There was an SA × SP interaction (p ≤ 0.0001) effect on the concentration of SOC. The two highest concentrations of SOC were observed from top slope (8.4 g kg−1) and middle slope (7.8 g kg−1) in south-facing slope, and the two lowest levels of SOC were in top slope (2.6 g kg−1) and middle slope (3.0 g kg−1) of north-facing slope, respectively. Soil C also varied significantly among SA (p ≤ 0.0001), SP (p ≤ 0.001), and SD (p ≤ 0.0001). Averaged across years and SP, soils on the south-facing slope contained the greatest amount of SOC, while soils on the north-facing slope had the least amount of SOC. Average concentrations of SOC in top slope and middle slope were comparable. These values were significantly (p ≤ 0.05) higher when compared with soils from bottom slope. About 73% of SOC spatial variability could be explained by total clay content. Concentrations of SOC were quadratically (SOC = 0.05 × clay2 − 0.29 × clay + 4.4; p ≤ 0.001) related with total clay content. No other significant correlations between SOC and other soil properties were found.

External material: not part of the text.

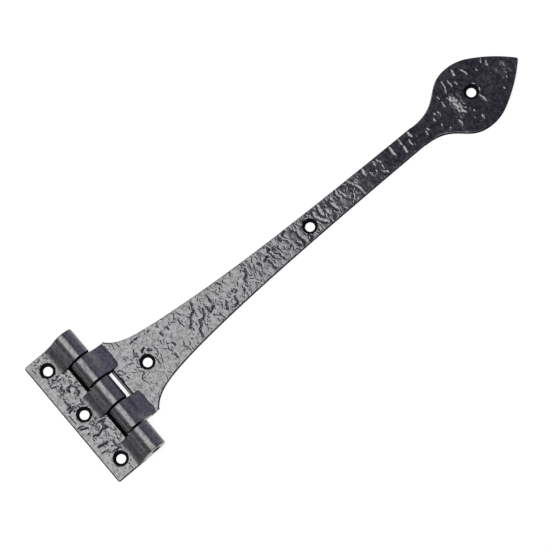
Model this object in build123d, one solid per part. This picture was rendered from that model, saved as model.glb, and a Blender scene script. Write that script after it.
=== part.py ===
from build123d import *

import math
import os

# Cast tee hinge with a spear-ended strap.
#
# Three pieces: a short rectangular leaf that is screwed to the frame, a long tapering strap that is
# screwed to the door, and the pin that both turn on. The leaf carries the two end knuckles and the
# middle one, the strap the two between them.
#
# X runs along the strap towards its point, Y along the pin, Z out of the face that the hinge is
# screwed to. The origin is the leaf's middle screw hole, on that face.

# Driving sizes, in millimetres and degrees.
strap_length = 305.0        # pin axis to the point of the spear
strap_thickness = 4.0
leaf_length = 85.4          # along the pin, from end to end
leaf_thickness = 4.0
leaf_edge_margin = 9.5      # outer edge of the leaf to its line of screws
leaf_holes_to_pin = 18.6    # line of screws to the pin axis
leaf_hole_pitch = 33.0
leaf_corner_round = 1.2

barrel_diameter = 13.6      # knuckles, flush with the back of both castings
knuckle_count = 5           # leaf and strap knuckles take turns, the leaf's are at both ends
side_gap = 0.8              # between the ends of neighbouring knuckles
leaf_notch_radius = 9.33    # hollow round the pin in which the strap's knuckles turn
strap_slot_radius = 11.1    # the same in the strap, for the leaf's middle knuckle
leaf_ramp_slope = 52        # degrees, the straight part of the ramps up to the leaf's knuckles
leaf_ramp_foot = 4.0        # radius of the hollow curve in which they leave the front
strap_ramp_slope = 60       # the same on the strap, with a longer and shallower foot
strap_ramp_foot = 9.2
knuckle_edge_chamfer = 0.3

pin_diameter = 6.3
running_clearance = 0.05    # radial, pin to the strap's knuckles
pin_end_inset = 0.3         # each pin end lies this far inside the barrel's end
pin_end_chamfer = 0.5

screw_hole_diameter = 6.0
countersink_diameter = 9.2
countersink_angle = 90
strap_hole_count = 3
first_strap_hole = 28.5     # pin axis to the strap's first screw
last_hole_to_point = 33.5   # the strap's last screw to the point of the spear

shoulder_from_pin = 16.1    # pin axis to the corner where the strap starts to narrow
shoulder_round = 4.5
taper_width = 37.5          # width of the long taper, carried back to the shoulders
taper_fade = 64.0           # length in which the long taper falls to 1/e of its excess
shoulder_fade = 6.3         # the same for the quick hollow curve behind the shoulders
neck_width = 12.0           # width that the taper settles towards
taper_set = 2.1             # how far the cast taper sits over to the +Y side; under half shows
set_rise = 20.0             # length in which that set comes up behind the shoulders

spear_length = 73.0         # start of the flare to the point
spear_width = 42.3
spear_point_length = 36.1   # widest place to the point
spear_neck_pull = 0.59      # how long the flare keeps the neck's direction, as a share of its length
spear_cheek_pull = 0.48     # how early it takes the direction of the widest place
spear_brow_round = 27.0
spear_brow_turn = 28        # degrees turned by the brow's arc before the long side of the point
spear_tip_round = 1.0
spear_lean = 1.6            # degrees that the cast spear leans off the strap's centre line
lean_before_spear = 9.0     # the lean starts this far back in the neck

edge_round = 0.5            # front edges of both castings

# Sizes that follow from them.
barrel_radius = barrel_diameter / 2
knuckle_pitch = leaf_length / knuckle_count
shoulder_half = knuckle_pitch * (knuckle_count / 2 - 1) - side_gap / 2
neck_from_pin = strap_length - spear_length
lean_from_pin = neck_from_pin - lean_before_spear
spear_widest = strap_length - spear_point_length
strap_hole_pitch = (strap_length - first_strap_hole - last_hole_to_point) / (strap_hole_count - 1)
slot_half = (knuckle_pitch + side_gap) / 2


def knuckle_spans(first):
    """Y limits of every second knuckle, counted from number `first` along the pin."""
    spans = []
    for number in range(first, knuckle_count, 2):
        low = -leaf_length / 2 + number * knuckle_pitch
        high = low + knuckle_pitch
        low += side_gap / 2 if number > 0 else 0
        high -= side_gap / 2 if number < knuckle_count - 1 else 0
        spans.append((low, high))
    return spans


def knuckle(span, slope, foot_radius, thickness):
    """One knuckle with its ramp, pin axis over x = 0 and the ramp towards +X.

    The section is the barrel's circle, a straight slope that touches it, and a hollow foot that
    touches both the slope and the flat front. It is closed half way up the thickness, inside the
    flat casting that it stands on.
    """
    turn = math.radians(slope)
    slope_height = barrel_radius * (1 + math.cos(turn)) - thickness
    slope_foot = barrel_radius * math.sin(turn) + slope_height / math.tan(turn)
    reach = slope_foot + foot_radius * math.tan(turn / 2)
    inside = thickness / 2
    inside_angle = -math.degrees(math.asin((barrel_radius - inside) / barrel_radius))
    barrel = CenterArc((0, barrel_radius), barrel_radius, 90 - slope, 270 + slope + inside_angle)
    foot = CenterArc((reach, thickness + foot_radius), foot_radius, -90, -slope)
    ramp = Line(barrel @ 0, foot @ 1)
    floor = Line(barrel @ 1, (reach, inside))
    heel = Line((reach, inside), foot @ 0)
    section = Plane.XZ * make_face([barrel, ramp, foot, heel, floor])
    low, high = span
    body = extrude(Pos(0, low, 0) * section, amount=high - low, dir=(0, 1, 0))
    return chamfer(body.edges().filter_by(GeomType.CIRCLE), knuckle_edge_chamfer)


def round_the_pin(radius, low, high):
    """Cylinder round the pin axis over x = 0, from low to high along Y."""
    lying = Rot(X=-90) * Cylinder(radius, high - low, align=(Align.CENTER, Align.CENTER, Align.MIN))
    return Pos(0, low, barrel_radius) * lying


def countersunk_hole(x, y, thickness):
    """Screw hole through a casting, with its countersink in the front face."""
    return Pos(x, y, thickness) * CounterSinkHole(
        radius=screw_hole_diameter / 2,
        counter_sink_radius=countersink_diameter / 2,
        depth=thickness,
        counter_sink_angle=countersink_angle,
    )


def round_front_edges(casting):
    """Round the edges of a flat casting's front face."""
    front = casting.faces().sort_by(Axis.Z)[-1]
    return fillet(front.outer_wire().edges(), edge_round)


def frame_leaf():
    """The fixed leaf: a rectangle, with hollow notches in which the strap's knuckles turn."""
    reach_back = leaf_holes_to_pin + leaf_edge_margin
    blank = Box(reach_back, leaf_length, leaf_thickness, align=(Align.MIN, Align.CENTER, Align.MIN))
    for low, high in knuckle_spans(1):
        blank -= round_the_pin(leaf_notch_radius, low - side_gap, high + side_gap)
    corners = blank.edges().filter_by(Axis.Z).sort_by(Axis.X)[-2:]
    casting = round_front_edges(fillet(corners, leaf_corner_round))
    for span in knuckle_spans(0):
        casting += knuckle(span, leaf_ramp_slope, leaf_ramp_foot, leaf_thickness)
    half = leaf_length / 2
    casting -= round_the_pin(pin_diameter / 2, -half, half)
    for place in (-leaf_hole_pitch, 0, leaf_hole_pitch):
        casting -= countersunk_hole(leaf_holes_to_pin, place, leaf_thickness)
    return Pos(leaf_holes_to_pin, 0, 0) * (Rot(Z=180) * casting)


def strap_centre(x):
    """Y of the cast strap's centre line, which comes back to the pin's middle towards the neck."""
    past = x - shoulder_from_pin
    return taper_set * (math.exp(-past / taper_fade) - math.exp(-past / set_rise))


def strap_half_width(x):
    """Half width of the strap between its shoulders and its neck.

    Two falling exponentials on top of the neck: a slow one for the long taper, and a quick one
    for the hollow curve just behind the shoulders.
    """
    past = x - shoulder_from_pin
    taper = (taper_width - neck_width) / 2 * math.exp(-past / taper_fade)
    shoulder = (shoulder_half - taper_width / 2) * math.exp(-past / shoulder_fade)
    return neck_width / 2 + taper + shoulder


def spear_side(side):
    """One side of the spear, from the neck to the point; side is 1 or -1."""
    neck = Vector(neck_from_pin, strap_half_width(neck_from_pin))
    widest = Vector(spear_widest, spear_width / 2)
    run = widest.X - neck.X
    flare = Bezier(neck, neck + Vector(run * spear_neck_pull, 0),
                   widest - Vector(run * spear_cheek_pull, 0), widest)
    brow = JernArc(widest, (1, 0), spear_brow_round, -spear_brow_turn)
    long_side = TangentArc(brow @ 1, (strap_length, 0), tangent=brow % 1)
    edges = [flare, brow, long_side]
    if side < 0:
        edges = [mirror(edge, about=Plane.XZ) for edge in edges]
    lean = Pos(lean_from_pin, strap_centre(neck_from_pin), 0) * Rot(Z=-spear_lean)
    return [lean * Pos(-lean_from_pin, 0, 0) * edge for edge in edges]


def taper_side(side, end):
    """One side of the long taper, from the shoulder to the start of the spear."""
    stations = 12
    points = []
    for station in range(stations):
        x = shoulder_from_pin + (neck_from_pin - shoulder_from_pin) * (station / stations) ** 2
        points.append((x, strap_centre(x) + side * strap_half_width(x)))
    return Spline(points + [end])


def strap_outline():
    """The strap's outline seen from the front, pin axis at x = 0."""
    upper = spear_side(1)
    lower = spear_side(-1)
    upper_taper = taper_side(1, upper[0] @ 0)
    lower_taper = taper_side(-1, lower[0] @ 0)
    upper_ear = Line((0, shoulder_half), upper_taper @ 0)
    lower_ear = Line((0, -shoulder_half), lower_taper @ 0)
    root = Line((0, -shoulder_half), (0, shoulder_half))
    return make_face([root, upper_ear, upper_taper, *upper, *reversed(lower), lower_taper, lower_ear])


def strap():
    """The long strap: ears beside the hollow slot for the middle knuckle, taper, neck and spear."""
    blank = extrude(strap_outline(), strap_thickness)
    shoulders = blank.edges().filter_by(Axis.Z).group_by(Axis.X)[1]
    blank = fillet(shoulders, shoulder_round)
    point = blank.edges().filter_by(Axis.Z).sort_by(Axis.X)[-1]
    blank = fillet(point, spear_tip_round)
    blank -= round_the_pin(strap_slot_radius, -slot_half, slot_half)
    casting = round_front_edges(blank)
    spans = knuckle_spans(1)
    for span in spans:
        casting += knuckle(span, strap_ramp_slope, strap_ramp_foot, strap_thickness)
    casting -= round_the_pin(pin_diameter / 2 + running_clearance, spans[0][0], spans[-1][1])
    for number in range(strap_hole_count):
        casting -= countersunk_hole(first_strap_hole + number * strap_hole_pitch, 0, strap_thickness)
    return Pos(leaf_holes_to_pin, 0, 0) * casting


def hinge_pin():
    """Plain round pin, held in the leaf's knuckles and free in the strap's."""
    half = leaf_length / 2 - pin_end_inset
    pin = round_the_pin(pin_diameter / 2, -half, half)
    pin = chamfer(pin.edges().filter_by(GeomType.CIRCLE), pin_end_chamfer)
    return Pos(leaf_holes_to_pin, 0, 0) * pin


def main():
    os.makedirs("parts", exist_ok=True)
    export_step(frame_leaf(), "parts/frame_leaf.step")
    export_step(strap(), "parts/strap.step")
    export_step(hinge_pin(), "parts/hinge_pin.step")


main()
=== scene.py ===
# %% [markdown]
# # A cast tee hinge, enamelled black
# The hinge lies flat on its back on a white floor: a short leaf, a long strap that ends in a spear,
# and the pin that both turn on. The CAD model holds its sizes and its joint. This lesson dresses
# it: it loads that model as a fixed frame, makes both castings again with their hammered faces,
# and gives them their glossy black. Everything is in metres in the CAD's frame; sizes are written
# in millimetres and brought down by one factor.

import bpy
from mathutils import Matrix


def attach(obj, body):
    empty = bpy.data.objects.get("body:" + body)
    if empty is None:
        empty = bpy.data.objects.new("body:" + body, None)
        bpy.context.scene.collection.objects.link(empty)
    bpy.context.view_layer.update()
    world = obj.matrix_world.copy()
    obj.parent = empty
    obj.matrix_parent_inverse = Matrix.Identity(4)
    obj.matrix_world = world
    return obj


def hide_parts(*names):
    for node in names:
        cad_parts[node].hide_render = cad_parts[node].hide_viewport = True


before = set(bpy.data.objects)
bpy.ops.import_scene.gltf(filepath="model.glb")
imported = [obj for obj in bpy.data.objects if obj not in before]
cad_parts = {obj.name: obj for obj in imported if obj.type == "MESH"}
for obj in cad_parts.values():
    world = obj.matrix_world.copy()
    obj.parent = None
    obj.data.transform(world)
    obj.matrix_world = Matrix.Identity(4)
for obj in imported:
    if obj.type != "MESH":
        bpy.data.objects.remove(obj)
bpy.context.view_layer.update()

# %% Blender, numpy and the scale
import math

import bmesh
import bpy
import numpy as np
from mathutils import Matrix, Vector

MM = 0.001

# %% [markdown]
# ## Sizes of the castings
# Each casting is described from the pin outwards: `out` is the distance from the pin axis, towards
# +X on the strap and towards -X on the leaf, so one set of functions makes both. The sizes are
# those of the CAD model, because the dressed hinge must fill the same box. Only the screw holes
# are drawn a little narrower and deeper, as the photograph shows them.

# %% Sizes in millimetres
pin_x = 18.6
plate = 4.0
barrel_radius = 6.8
leaf_half_length = 42.7
leaf_end = 28.1
leaf_corner = 1.2
ear_half = 25.22
edge_round = 0.5
leaf_hollow, strap_hollow = 9.33, 11.1
leaf_bore, strap_bore = 3.15, 3.2
leaf_knuckles = [(-42.7, -26.02), (-8.14, 8.14), (26.02, 42.7)]
strap_knuckles = [(-25.22, -8.94), (8.94, 25.22)]
leaf_holes = [(pin_x, y) for y in (-33.0, 0.0, 33.0)]
strap_holes = [(out, 0.0) for out in (28.5, 150.0, 271.5)]
hole_radius, sink_radius = 2.85, 4.65
sink_foot, sink_rim = 1.7, plate - 0.15
print(len(leaf_holes) + len(strap_holes), "screw holes")

# %% [markdown]
# ## Smooth random heights
# A hammered face has no two dents alike, yet it is smooth up close. Gradient noise gives that: a
# random slope stands on each corner of a square net, and between the corners the slopes are faded
# into each other. Working it out in numpy, on whole arrays, lets the same heights shape the mesh,
# so the dents are real and catch the light from any side.

# %% Gradient noise
def fade(t):
    """Goes from 0 to 1 with level ends: 6 t^5 - 15 t^4 + 10 t^3, with t held between 0 and 1."""
    t = np.clip(t, 0, 1)
    return t * t * t * (t * (6 * t - 15) + 10)


def swell(x, y, size, seed):
    """Smooth random height from about -1 to 1, with humps about `size` across.

    Each corner of a square net adds its slope times the distance from it, faded towards the
    neighbouring corners.
    """
    turn = np.random.default_rng(seed).uniform(0, 2 * np.pi, (256, 256))
    u, v = np.asarray(x) / size + 500.5, np.asarray(y) / size + 500.5
    i, j = np.floor(u).astype(int), np.floor(v).astype(int)
    du, dv = u - i, v - j

    def corner(a, b):
        angle = turn[(i + a) % 256, (j + b) % 256]
        return np.cos(angle) * (du - a) + np.sin(angle) * (dv - b)

    near = corner(0, 0) + fade(du) * (corner(1, 0) - corner(0, 0))
    far = corner(0, 1) + fade(du) * (corner(1, 1) - corner(0, 1))
    return 1.5 * (near + fade(dv) * (far - near))


sample = swell(np.linspace(0, 100, 2001), 0, 5, 1)
print("swell runs from %.2f to %.2f" % (sample.min(), sample.max()))

# %% [markdown]
# ## The hammered face
# The pattern maker chisels short creases into the flat faces, over broad shallow dents. Most are
# small and have no order, so random heights can make them: a crease is a line along which a smooth
# random height passes through zero, and a second height says where along it the crease is cut.
# Dividing the height by its own slope gives the distance from the line, so every stroke has the
# same width and the same V-shaped section.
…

Our results have shown that soils on the south-facing slope had greatest concentration of SOC, while soils on the north-facing slope had the lowest concentration of SOC. The differences may be attributed to topographic aspect-induced microclimatic differences, which are causing differences in the biotic soil component and SOC trend. SA may be acting as an important topographic factor influencing local site microclimate mainly because it determines the amount of solar radiation received. Differences in microclimate are often linked to varying soil moisture and erosion potential and in turn could be used to explain distribution of plant communities. The north-facing slope had the lower forage availability when compared with the south-facing slope. There was a decreasing trend in the average forage availability with decreasing slope. Between the top slope and the bottom slope, forage availability declined from 2,484 to 1,448 kg ha−1, which can be attributed to more grazing activities of cattle at bottom slope. Differences in SOC among different SA and SP could also be explained by varying amount of total clay. Concentrations of SOC were linearly related with increasing total clay content. The greatest amount of SOC was observed from soils located at the top slope of south-facing slope. Of the entire SA, south-facing slope had the greatest concentration of total clay, while the greatest clay content among SP was observed from the top slope. Results further revealed that 73% of SOC spatial variability could be explained by total clay content. The relationship between SOC and total clay content was best described by a quadratic equation: SOC = 0.05 × clay2 − 0.29 × clay + 4.4; R2 = 0.73; p ≤ 0.001.
Results of our study are suggesting that SA and SP could be of relative importance in controlling spatial variability of SOC. Averaged across years, soils on the south-facing slope contained the greatest amount of SOC, while soils on the north-facing slope had the least amount of SOC. Based on the average concentration of SOC, the south-facing slope may have sequestered about 6,460 kg ha−1 of SOC.
Recommendation and perspectives
Results have shown that landscape attributes (e.g., SA and SP) associated with beef cattle pastures as a part of the agro-ecological system could be potential sink for C sequestration, thus reducing atmospheric carbon dioxide concentrations. It is still critical to understand how the interactions of pasture management and landscape are affecting soil C dynamics. More studies are needed to assess the rate at which soil C is accumulating as well as the mechanisms responsible for the current and future C sink in forage-based pastures with cow-calf operations.